3D code data:
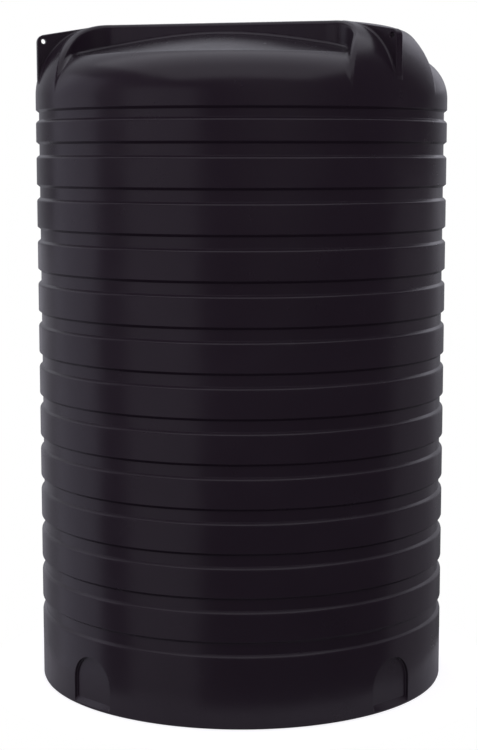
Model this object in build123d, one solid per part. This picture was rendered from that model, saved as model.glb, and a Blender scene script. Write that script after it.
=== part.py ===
from build123d import *
import os
from math import atan2, cos, hypot, radians, sin, sqrt, tan

# Upright rainwater tank, moulded in one piece in black polyethylene, with its
# screw lid, breather and screwed pipe fittings.
# Millimetres, +Z up. The origin is the centre of the round base, on the ground.
# A bearing is in degrees about Z: 0 faces -Y, the front, and 90 faces +X.

# Tank
tank_radius = 800.0
tank_height = 2552.0
wall = 8.0
star_wall = 10.0
base_edge_round = 12.0

# Grooves round the side
groove_pitch = 162.5
lowest_groove_top = 327.0
groove_height = 60.0
groove_depth = 12.0
groove_flank = 10.0
least_band = 50.0
neck_groove_drop = 316.0
neck_groove_height = 48.0

# Star-shaped top: three arms from a platform, with a recess between each two.
# A drop is measured down from the platform.
arm_round = 264.0
dome_spring_drop = 276.0
dome_round = 168.0
dome_round_turn = 65.0
recess_depth = 41.0
recess_bearings = (-15.0, 105.0, 225.0)
arm_bearings = (-75.0, 45.0, 165.0)
recess_back = 328.0
recess_half_width = 520.0
recess_flare = 6.0
recess_corner_round = 140.0
rim_round = 29.0
foot_round = 14.0
foot_sink = 0.15
foot_end_clear = 22.0

# Lifting lug on each arm
lug_thickness = 34.0
lug_foot_drop = 230.0
lug_heel = 24.0
lug_foot_inset = 4.0
lug_edge_drop = 42.0
lug_length = 240.0
lug_sink = 0.5
lug_corner_round = 28.0
lug_edge_round = 4.0
lug_hole_radius = 11.0
lug_hole_chamfer = 3.0
lug_hole_inset = 24.0
lug_hole_drop = 62.0

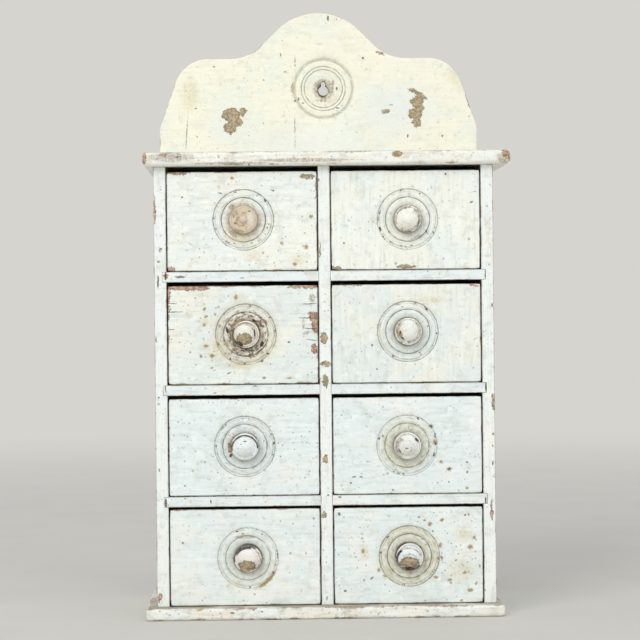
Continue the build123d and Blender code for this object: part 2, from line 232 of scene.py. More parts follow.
@dataclass(frozen=True)
class PhotoCamera:
    """The camera of the photograph: place in millimetres, turns in degrees and focal length in pixels."""

    x: float = -46.4
    distance: float = 1629.8
    height: float = 228.2
    focal: float = 2181.5
    roll: float = -0.56
    yaw: float = 1.51
    pitch: float = -0.20
    sensor: float = 36.0

    @property
    def axes(self) -> tuple[Vector, Vector, Vector]:
        """Gives the camera's right, up and forward directions before its roll.

        Returns:
            Three unit vectors: right, up and forward.
        """
        yaw, pitch = math.radians(self.yaw), math.radians(self.pitch)
        forward = Vector((math.sin(yaw) * math.cos(pitch), math.cos(yaw) * math.cos(pitch), math.sin(pitch)))
        right = Vector((math.cos(yaw), -math.sin(yaw), 0))
        return right, right.cross(forward), forward

    @property
    def eye(self) -> Vector:
        """Gives the camera's place in millimetres."""
        return Vector((self.x, FRONT_Y - self.distance, self.height))

    def point_on(self, u: float, v: float, y: float) -> tuple[float, float]:
        """Finds where a pixel of the photograph lies on an upright plane.

        Args:
            u: pixels from the picture's left.
            v: pixels from its top.
            y: the plane's Y in millimetres.

        Returns:
            X and Z on that plane, in millimetres.
        """
        right, up, forward = self.axes
        cos, sin = math.cos(math.radians(self.roll)), math.sin(math.radians(self.roll))
        across, down = u - FRAME_SIZE / 2, v - FRAME_SIZE / 2
        ray = forward + right * ((cos * across + sin * down) / self.focal)
        ray -= up * ((cos * down - sin * across) / self.focal)
        point = self.eye + ray * ((y - self.eye.y) / ray.y)
        return point.x, point.z

    def place(self) -> None:
        """Makes the scene's camera."""
        right, up, forward = self.axes
        cos, sin = math.cos(math.radians(self.roll)), math.sin(math.radians(self.roll))
        across, upward = right * cos + up * sin, up * cos - right * sin
        data = bpy.data.cameras.new("photo_camera")
        data.sensor_width, data.lens = self.sensor, self.focal * self.sensor / FRAME_SIZE
        data.clip_start, data.clip_end = 0.05, 50.0
        camera = bpy.data.objects.new("photo_camera", data)
        turn = Matrix((across, upward, -forward)).transposed().to_4x4()
        camera.matrix_world = Matrix.Translation(self.eye * MM) @ turn
        bpy.context.scene.collection.objects.link(camera)
        bpy.context.scene.camera = camera


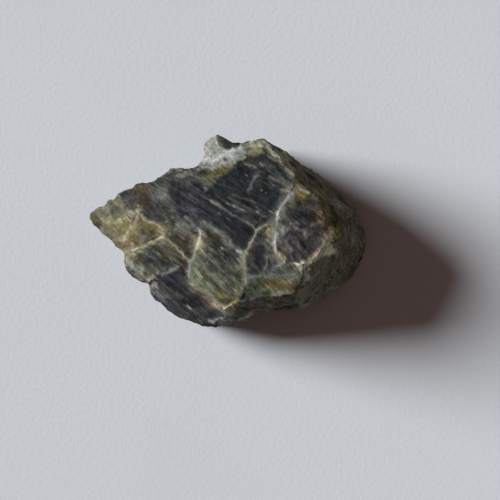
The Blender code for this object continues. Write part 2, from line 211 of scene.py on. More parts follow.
# ---------------------------------------------------------------- planes that break off the right and front sides
# Each plane: three points (u, v, height in mm). The stone lies below all of them.
CUTS = [
    [(272, 147, 8.3), (293, 172, 9.3), (312, 166, 3.0)],    # back right, outside the ridge
    [(318, 200, 9.95), (326, 236, 9.45), (341, 222, 7.6)],   # bevel of the shoulder
    [(332, 210, 9.3), (331, 236, 9.2), (360, 216, 2.7)],    # right, its back part
    [(338, 240, 7.3), (365, 240, 2.5), (347, 277, 2.5)],    # right
    [(322, 250, 9.25), (301, 281, 9.2), (331, 285, 3.0)],    # front right
    [(244, 302, 8.55), (290, 294, 9.15), (256, 320, 4.3)],    # front
]

# ---------------------------------------------------------------- undercut planes of the underside
# Each plane: two points (u, v) on its line in the rest face, and a point (u, v, height in mm).
UNDERCUTS = [
    ((152, 185), (136, 262), (92, 219, 1.7)),      # below the thin tip
    ((128, 226), (232, 179), (160, 179, 1.9)),     # below the back-left edge and the lobe
    ((238, 172), (322, 208), (283, 154, 1.8)),     # below the back rim
    ((345, 200), (352, 262), (365, 240, 0.8)),     # below the right flank
    ((345, 262), (262, 301), (322, 296, 0.8)),     # below the front right flank
    ((262, 303), (188, 300), (228, 326, 1.1)),     # below the front edge
    ((216, 306), (138, 250), (162, 303, 1.3)),     # below the front block
]


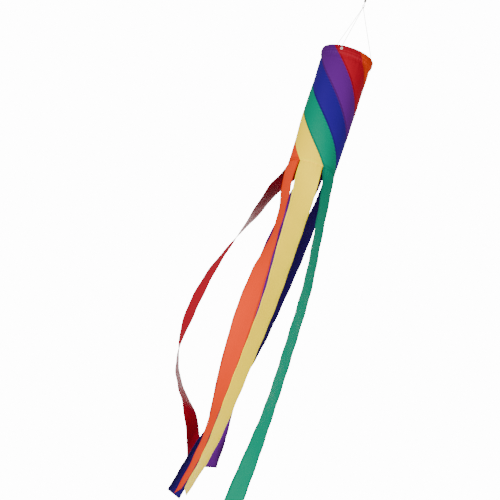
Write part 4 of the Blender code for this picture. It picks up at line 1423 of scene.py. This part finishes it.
class WINDSOCK_OT_stage(bpy.types.Operator):
    """A pale floor far below the hanging object, white surroundings and soft lights"""
    bl_idname = "windsock.build_stage"
    bl_label = "Stage"

    def execute(self, context):
        floor_height = CAD_BOX[0][2] - FLOOR_DROP
        span = np.linspace(-FLOOR_REACH, FLOOR_REACH, FLOOR_LINES)
        x, y = np.meshgrid(span, span)
        points = np.stack([x, y, np.full_like(x, floor_height)], axis=-1).reshape(-1, 3)
        quads = grid_quads(FLOOR_LINES, FLOOR_LINES)
        floor = add_piece("floor", [(points, [quads], 0)], [pale_floor("matt_studio_paint")])
        world = bpy.data.worlds.new("white_surroundings")
        world.use_nodes = True
        tree = world.node_tree
        tree.nodes.clear()
        ray = add_node(tree, "ShaderNodeLightPath", {}, {})
        strength = add_node(
            tree, "ShaderNodeMapRange", {},
            {"Value": ray.outputs["Is Camera Ray"], "To Min": SKY_LIGHT, "To Max": SKY_SEEN},
        )
        sky = add_node(
            tree, "ShaderNodeBackground", {},
            {"Color": (1, 1, 1, 1), "Strength": strength.outputs["Result"]},
        )
        add_node(tree, "ShaderNodeOutputWorld", {}, {"Surface": sky.outputs["Background"]})
        context.scene.world = world
        middle = (CAD_BOX[0][2] + CAD_BOX[1][2]) / 2
        power = context.scene.windsock_stage.key_power
        for name, (x, y, drop, size, share) in LIGHTS.items():
            height = middle - drop
            add_area_light(name, (x, y, height), (0.0, 0.0, height), size, power * share)
        return {"FINISHED"}


# ---------------------------------------------------------------- add-on

OPERATORS = (
    WINDSOCK_OT_camera, WINDSOCK_OT_bridle, WINDSOCK_OT_knot, WINDSOCK_OT_panels, WINDSOCK_OT_tails,
    WINDSOCK_OT_hoop, WINDSOCK_OT_eyelets, WINDSOCK_OT_swivel, WINDSOCK_OT_clip, WINDSOCK_OT_stage,
)


class VIEW3D_PT_windsock(bpy.types.Panel):
    """Sizes, colours and the steps that build the windsock"""
    bl_idname = "VIEW3D_PT_windsock"
    bl_label = "Garden Windsock"
    bl_space_type = "VIEW_3D"
    bl_region_type = "UI"
    bl_category = "Windsock"

    def draw(self, context):
        scene = context.scene
        for settings in (scene.windsock_sizes, scene.windsock_colours, scene.windsock_stage):
            box = self.layout.box()
            for name in settings.__annotations__:
                box.prop(settings, name)
        for operator in OPERATORS:
            self.layout.operator(operator.bl_idname)


CLASSES = (WindsockSizes, WindsockColours, WindsockStage, *OPERATORS, VIEW3D_PT_windsock)


def register():
    for item in CLASSES:
        bpy.utils.register_class(item)
    bpy.types.Scene.windsock_sizes = bpy.props.PointerProperty(type=WindsockSizes)
    bpy.types.Scene.windsock_colours = bpy.props.PointerProperty(type=WindsockColours)
    bpy.types.Scene.windsock_stage = bpy.props.PointerProperty(type=WindsockStage)


def unregister():
    del bpy.types.Scene.windsock_stage
    del bpy.types.Scene.windsock_colours
    del bpy.types.Scene.windsock_sizes
    for item in reversed(CLASSES):
        bpy.utils.unregister_class(item)


def main():
    register()
    for operator in OPERATORS:
        group, action = operator.bl_idname.split(".")
        getattr(getattr(bpy.ops, group), action)()


if __name__ == "__main__":
    main()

Work required - Print only the lines from the top of the data above down to the line holding "# A bearing", inclusive.

Solved problem -
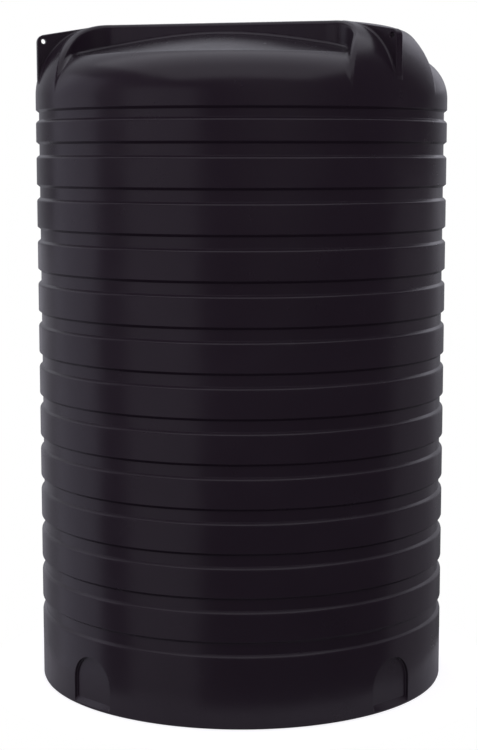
Model this object in build123d, one solid per part. This picture was rendered from that model, saved as model.glb, and a Blender scene script. Write that script after it.
=== part.py ===
from build123d import *
import os
from math import atan2, cos, hypot, radians, sin, sqrt, tan

# Upright rainwater tank, moulded in one piece in black polyethylene, with its
# screw lid, breather and screwed pipe fittings.
# Millimetres, +Z up. The origin is the centre of the round base, on the ground.
# A bearing is in degrees about Z: 0 faces -Y, the front, and 90 faces +X.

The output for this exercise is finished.